• [GOAL OF THE EXERCISE]:
Take the lines from the beginning of the data below through the line holding "hidden_folds(hidden, home, spare)" and return exactly those.

════════════════

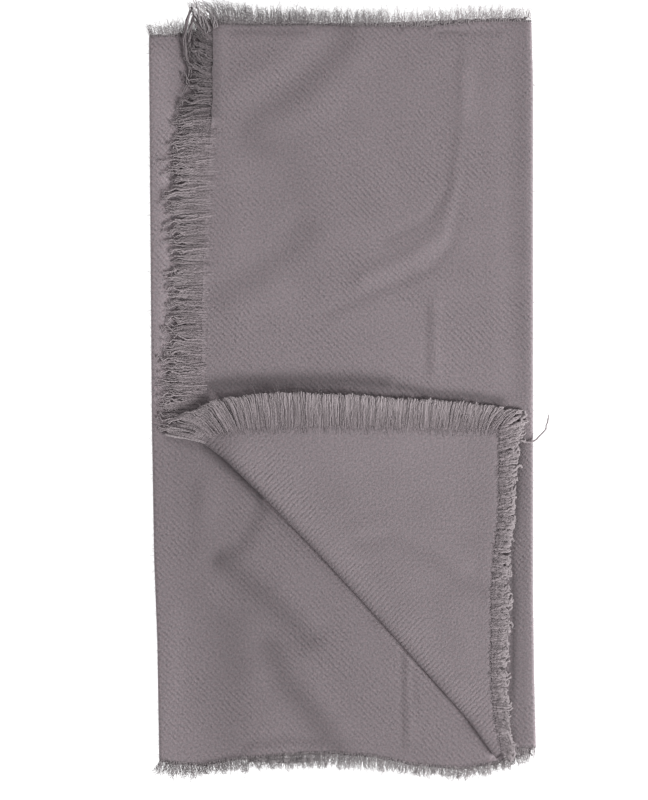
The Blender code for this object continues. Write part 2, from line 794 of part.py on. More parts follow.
def main():
    """Build the scarf."""
    for old in list(bpy.data.objects):
        bpy.data.objects.remove(old)
    home = bpy.data.collections.new("Folded field scarf")
    spare = bpy.data.collections.new("Cutters")
    bpy.context.scene.collection.children.link(home)
    bpy.context.scene.collection.children.link(spare)
    cloth = wool("Grey wool twill", CLOTH_COLOUR)
    hidden = wool("Grey wool twill in shade", HIDDEN_COLOUR)
    frayed = wool("Frayed grey wool", FRINGE_COLOUR)

    corner = corner_grid()
    top = top_grid(corner)
    second = second_grid(top)
    cloth_wall("turned_corner", corner, cloth, home)
    cloth_wall("top_stretch", top, cloth, home)
    cloth_wall("second_stretch", second, cloth, home)
    hidden_folds(hidden, home, spare)

    flat_count = len(corner) + len(TOP_LOWER_RIGHT)
    flat_top = top[:flat_count]
    flat_second = second[FOLD_STEPS + 2 :]
    beside_corner = top[len(corner) : flat_count]
    above_point, beside_point = corner[: CORNER_AT + 1], corner[CORNER_AT:]
    top_end = edge_of(top[0], top[1])
    top_upper = upper_edge(flat_top)
    corner_upper = upper_edge(above_point)
    corner_side = upper_edge(beside_point)
    second_upper = upper_edge(flat_second)
    top_lower = lower_edge(beside_corner)
    second_lower = lower_edge(flat_second)
    hidden_upper = hidden_edge(CORE_UPPER_Y, CORE_SLANT, 1)
    hidden_lower = hidden_edge(CORE_LOWER_Y, 0.0, -1)
    droop = level(CORE_TOP - SHORT_DROOP)
    floor = level(SEAM_GAP)
    narrow, wide = NARROW_STRAND, WIDE_STRAND
    for side in (
        ("end_fringe", top_end, 48, narrow, TOP_END_TIPS, "y", second_top, 3),
        ("turned_end_fringe", corner_upper, 40, narrow, CORNER_UPPER_TIPS, "x", top_top, 5),
        ("turned_side_fringe", corner_side, 36, wide, CORNER_SIDE_TIPS, "y", top_top, 7),
        ("upper_fringe", top_upper, 30, wide, TOP_UPPER_TIPS, "x", second_top, 9),
        ("lower_fringe", top_lower, 2, wide, TOP_LOWER_TIPS, "x", second_top, 11),
        ("second_upper_fringe", second_upper, 24, wide, SECOND_UPPER_TIPS, "x", droop, 13),
        ("second_lower_fringe", second_lower, 28, wide, SECOND_LOWER_TIPS, "x", droop, 15),
        ("hidden_upper_fringe", hidden_upper, 18, wide, HIDDEN_UPPER_TIPS, "x", floor, 17),
        ("hidden_lower_fringe", hidden_lower, 18, wide, HIDDEN_LOWER_TIPS, "x", floor, 19),
    ):
        fringe(*side, frayed, home)
    centre_on_floor(list(home.objects))


if __name__ == "__main__":
    main()
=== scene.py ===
"""A field scarf in grey-mauve woollen twill, frayed on all four sides and folded flat.

The cloth lies zig-zag in five layers, with the lower left corner of the uppermost one turned
back over it. Plan measures run from the packet's lower left corner: x to the right, from the
fold on the left to the fold on the right, and y up the packet, across the cloth. In metres.
"""

import logging
import math
from dataclasses import dataclass, field, replace
from enum import Enum
from typing import Callable, NamedTuple

import bmesh
import bpy
import numpy as np
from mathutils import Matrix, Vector

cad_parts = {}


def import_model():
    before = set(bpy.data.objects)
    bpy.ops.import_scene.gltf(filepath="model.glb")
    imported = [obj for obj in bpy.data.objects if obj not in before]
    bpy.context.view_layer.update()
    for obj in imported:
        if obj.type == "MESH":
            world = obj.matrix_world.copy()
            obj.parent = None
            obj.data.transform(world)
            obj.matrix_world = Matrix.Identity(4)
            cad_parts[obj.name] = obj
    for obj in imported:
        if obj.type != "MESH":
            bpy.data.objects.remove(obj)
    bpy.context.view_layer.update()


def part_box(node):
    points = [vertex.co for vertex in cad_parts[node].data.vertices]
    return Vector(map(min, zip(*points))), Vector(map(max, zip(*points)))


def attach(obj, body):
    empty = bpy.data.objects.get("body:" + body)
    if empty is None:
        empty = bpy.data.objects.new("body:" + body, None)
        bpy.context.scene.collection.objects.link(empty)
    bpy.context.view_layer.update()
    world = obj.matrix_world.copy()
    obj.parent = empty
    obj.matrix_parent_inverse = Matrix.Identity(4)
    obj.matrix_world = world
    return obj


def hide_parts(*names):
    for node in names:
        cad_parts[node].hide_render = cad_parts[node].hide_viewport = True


log = logging.getLogger("field scarf")

Height = Callable[[np.ndarray, np.ndarray], np.ndarray]
Pairs = tuple[tuple[float, float], ...]


class Place(NamedTuple):
    """A place on an outline."""

    x: float
    y: float


class Crease(NamedTuple):
    """A soft ridge, or a trough where the height is negative, along a line of places."""

    line: tuple[Place, ...]
    reach: float
    height: float
    tone: float = 0.0  # painted light along it, or painted shade where negative


class Tip(NamedTuple):
    """Where yarns end whose root is at this place along the edge."""

    root: float
    x: float
    y: float


class Mottle(NamedTuple):
    """Soft, uneven patches."""

    size: float  # of a patch, in metres
    low: float
    high: float
    detail: float = 1.0  # how much finer noise lies on top


class Slot(Enum):
    """The record's material slots."""

    TWILL = "wool_twill"
    FRINGE = "wool_fringe"


class Along(Enum):
    """The plan measure that a side's tips are listed by."""

    X = 0
    Y = 1


class Wool(Enum):
    """The wool that shows along a frayed side."""

    YARN = "whole yarns"
    FLUFF = "single plies and fibres"


def metres(millimetres: float) -> float:
    """Millimetres as metres, to the micrometre."""
    return round(millimetres / 1000, 6)


def in_rows(kind: type, millimetres: tuple[float, ...]) -> tuple:
    """A table from its numbers.

    Args:
        kind: what a row is.
        millimetres: the rows' columns, one row after another.

    Returns:
        The rows, in metres.
    """
    width = len(kind._fields)
    values = [metres(value) for value in millimetres]
    return tuple(kind(*values[start : start + width]) for start in range(0, len(values), width))


def places(*millimetres: float) -> tuple[Place, ...]:
    """Places from their x and y in turn."""
    return in_rows(Place, millimetres)


def tips(*millimetres: float) -> tuple[Tip, ...]:
    """Tips from their root, x and y in turn."""
    return in_rows(Tip, millimetres)


def ridge(reach: float, height: float, tone: float, *line: float) -> Crease:
    """A crease, from its reach, height and line in millimetres, and its tone."""
    return Crease(places(*line), metres(reach), metres(height), tone)


# The cloth and the way it lies
WALL = 0.0018
LAYER_GAP = 0.0006
SLIT = 0.0005
LOFT = 0.0012
FOLD_PUFF = 0.0010
FOLD_REACH = 0.016
TAIL = 0.0015
CORE_TOP = 3 * WALL + 2 * SLIT
CORE_INSET = 0.0018
CORE_LOWER_Y = 0.0140
CORE_UPPER_Y = 0.6900
CORE_SLANT = math.tan(math.radians(2.4))
FREE_END_INSET = 0.010
SECOND_LEFT_X = -0.00125  # the plan place of the second stretch's outermost point
FLAT_START = 0.006  # where the second stretch's flat part starts, from the left fold
FOLD_GUESS = 0.0024  # the radius that a fold is first tried with
RIM_WIDTH = 0.004  # over which the cloth thins towards a free edge
RIM_THICKNESS = 0.40  # at the edge itself, as a share of the wall
TONE_STRENGTH = 1.2  # of the painted light and shade along a crease
TONE_REACH = 1.15  # how much wider the painted light and shade is than the crease
EASE = 0.02  # over what length the corners of most outlines are rounded
FOOT_EASE = 0.015  # of the second stretch's lower edge
LIFT_EASE = 0.03  # of the turned corner's lift
STITCH = (0.00135, 0.00085, 0.0007)  # the size of a locked stitch
SMALL_STITCH = (0.0012, 0.0006, 0.0005)  # and of one on the turned corner
SOFT_NOISE = (0.32, 0.68)  # between what values most of it lies

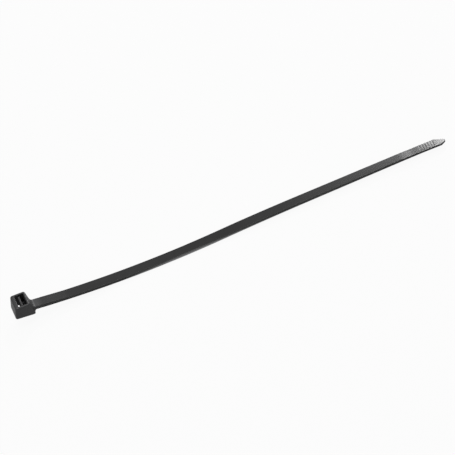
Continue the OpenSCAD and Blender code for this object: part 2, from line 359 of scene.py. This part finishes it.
# %% Draw the sides of the tip
LONG_BEVEL, SHORT_BEVEL = 4.4, 2.2
STRAIGHT_SIDE = 4.0
NOSE_W, NOSE_SHIFT, NOSE_R = 0.8, 0.4, 0.5


def rounded_side(before, corner, after, radius, steps=6):
    """The corner of an outline as an arc that touches both of its edges."""
    before, corner, after = Vector(before), Vector(corner), Vector(after)
    back, ahead = (before - corner).normalized(), (after - corner).normalized()
    half = back.angle(ahead) / 2
    cut = min(radius / math.tan(half), (after - corner).length)
    radius = cut * math.tan(half)
    centre = corner + (back + ahead).normalized() * radius / math.sin(half)
    first, last = corner + back * cut - centre, corner + ahead * cut - centre
    spokes = [first.lerp(last, i / steps).normalized() * radius for i in range(steps + 1)]
    return [tuple(centre + spoke) for spoke in spokes]


def tip_side(bevel, side, nose):
    """One side of the tip as (distance, across) points, from its bevel to the blunt nose."""
    shoulder = (TIE_LEN - bevel, side * TAIL_W / 2)
    corner = (TIE_LEN, nose)
    back = (TIE_LEN - bevel - STRAIGHT_SIDE, side * TAIL_W / 2)
    end = (TIE_LEN, -NOSE_SHIFT)
    return rounded_side(back, shoulder, corner, NOSE_R) + rounded_side(shoulder, corner, end, NOSE_R)


FAR_TIP = tip_side(LONG_BEVEL, 1, NOSE_W / 2 - NOSE_SHIFT)
NEAR_TIP = tip_side(SHORT_BEVEL, -1, -NOSE_W / 2 - NOSE_SHIFT)


def sides(s):
    """The places across the strap of its near and its far side at distance s."""
    near, far = -half_width(s), half_width(s)
    if s > NEAR_TIP[0][0]:
        near = float(np.interp(s, *zip(*NEAR_TIP)))
    if s > FAR_TIP[0][0]:
        far = float(np.interp(s, *zip(*FAR_TIP)))
    return near, far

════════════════

• [RESPONSE TO THIS TASK]:
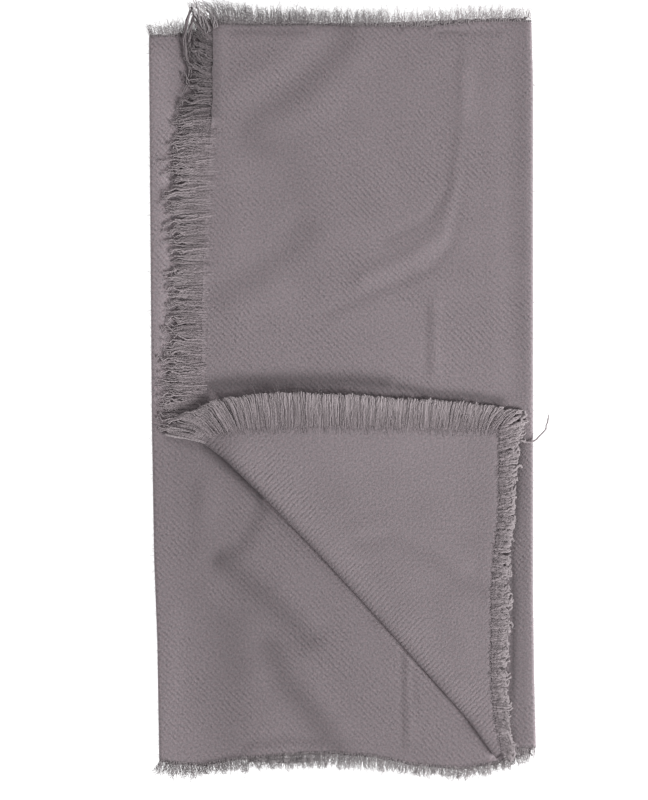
The Blender code for this object continues. Write part 2, from line 794 of part.py on. More parts follow.
def main():
    """Build the scarf."""
    for old in list(bpy.data.objects):
        bpy.data.objects.remove(old)
    home = bpy.data.collections.new("Folded field scarf")
    spare = bpy.data.collections.new("Cutters")
    bpy.context.scene.collection.children.link(home)
    bpy.context.scene.collection.children.link(spare)
    cloth = wool("Grey wool twill", CLOTH_COLOUR)
    hidden = wool("Grey wool twill in shade", HIDDEN_COLOUR)
    frayed = wool("Frayed grey wool", FRINGE_COLOUR)

    corner = corner_grid()
    top = top_grid(corner)
    second = second_grid(top)
    cloth_wall("turned_corner", corner, cloth, home)
    cloth_wall("top_stretch", top, cloth, home)
    cloth_wall("second_stretch", second, cloth, home)
    hidden_folds(hidden, home, spare)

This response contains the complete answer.